But, regardless of differences and make-up and experience, all veterans share a common bond — a brotherhood of memories of a hard-won wisdom that helped define their character.
A veteran is the first to rise and last to sit when the flags go by in the parades, for he has been a witness to the blood and tears shed for our flag and country.
A veteran is a man of peace, soft-spoken, slow to anger, quick to realize that those who talk most about the glory of war are those who know the least about its horror. He never jokes about war; he’s been there, and can still see the memories of the wounded, the dying, and the widows and orphans; he knows that no war is good and the only thing worse than war is losing our freedom.

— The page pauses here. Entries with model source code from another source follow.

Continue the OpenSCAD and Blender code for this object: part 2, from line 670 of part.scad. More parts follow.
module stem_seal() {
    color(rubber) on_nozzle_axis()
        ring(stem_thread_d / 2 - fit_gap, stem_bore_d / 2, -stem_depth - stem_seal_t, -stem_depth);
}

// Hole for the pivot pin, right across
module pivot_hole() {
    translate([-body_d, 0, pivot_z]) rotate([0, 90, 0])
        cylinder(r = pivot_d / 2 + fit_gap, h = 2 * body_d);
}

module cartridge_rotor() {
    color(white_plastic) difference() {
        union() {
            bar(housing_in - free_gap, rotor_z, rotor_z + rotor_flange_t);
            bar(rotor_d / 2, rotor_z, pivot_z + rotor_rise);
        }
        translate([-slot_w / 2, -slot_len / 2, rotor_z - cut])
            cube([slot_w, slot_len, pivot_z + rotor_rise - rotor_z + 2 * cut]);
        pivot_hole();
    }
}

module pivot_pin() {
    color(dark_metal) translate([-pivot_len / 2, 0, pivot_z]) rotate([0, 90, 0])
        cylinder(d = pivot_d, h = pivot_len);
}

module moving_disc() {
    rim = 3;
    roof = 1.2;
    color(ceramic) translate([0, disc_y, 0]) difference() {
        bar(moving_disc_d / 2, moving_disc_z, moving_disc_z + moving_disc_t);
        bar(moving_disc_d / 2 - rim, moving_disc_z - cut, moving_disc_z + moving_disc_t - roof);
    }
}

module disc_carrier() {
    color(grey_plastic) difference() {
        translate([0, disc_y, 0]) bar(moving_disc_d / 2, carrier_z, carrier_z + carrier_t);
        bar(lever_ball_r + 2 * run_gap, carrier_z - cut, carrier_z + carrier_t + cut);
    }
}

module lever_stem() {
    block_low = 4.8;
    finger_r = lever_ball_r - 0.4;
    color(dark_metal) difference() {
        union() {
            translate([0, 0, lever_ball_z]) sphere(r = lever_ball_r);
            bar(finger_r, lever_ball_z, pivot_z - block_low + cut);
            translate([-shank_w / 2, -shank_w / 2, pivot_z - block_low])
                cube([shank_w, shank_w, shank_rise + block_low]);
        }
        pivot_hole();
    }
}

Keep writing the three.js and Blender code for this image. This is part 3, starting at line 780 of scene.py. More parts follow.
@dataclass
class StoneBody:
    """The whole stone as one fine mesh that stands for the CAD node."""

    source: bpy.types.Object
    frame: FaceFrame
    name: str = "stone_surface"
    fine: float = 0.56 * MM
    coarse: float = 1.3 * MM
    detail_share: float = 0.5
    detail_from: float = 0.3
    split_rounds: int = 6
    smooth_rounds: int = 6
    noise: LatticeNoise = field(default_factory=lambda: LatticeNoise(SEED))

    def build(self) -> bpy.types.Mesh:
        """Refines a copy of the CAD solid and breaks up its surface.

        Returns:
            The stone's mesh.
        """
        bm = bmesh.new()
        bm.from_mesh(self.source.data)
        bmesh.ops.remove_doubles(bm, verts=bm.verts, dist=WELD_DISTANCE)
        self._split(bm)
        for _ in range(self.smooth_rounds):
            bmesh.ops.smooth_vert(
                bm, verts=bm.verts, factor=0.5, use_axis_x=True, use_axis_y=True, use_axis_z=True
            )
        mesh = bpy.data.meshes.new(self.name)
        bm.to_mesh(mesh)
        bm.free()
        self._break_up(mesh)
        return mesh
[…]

He is a friend to all races of man, begrudging none; he carries with him the knowledge that is not the man who is the enemy but enslavement and false ideologies. Some whom he faced across hostile battle lines, he esteems as his brothers.
A veteran is at once proud and humble, proud of the fact that no foreign enemy has set foot on American soil for nearly 200 years; and humble in the realization that many of his comrades who helped make this a reality never returned.
More than anything else a veteran loves his freedom. A veteran is a man or woman grown a little taller — a person who understands the awesome price of life’s intangibles of freedom, justice and democracy. If called on and again had to choose between servitude and conflict, the veteran would once again answer the call to duty.
Because above all else — a veteran is an American.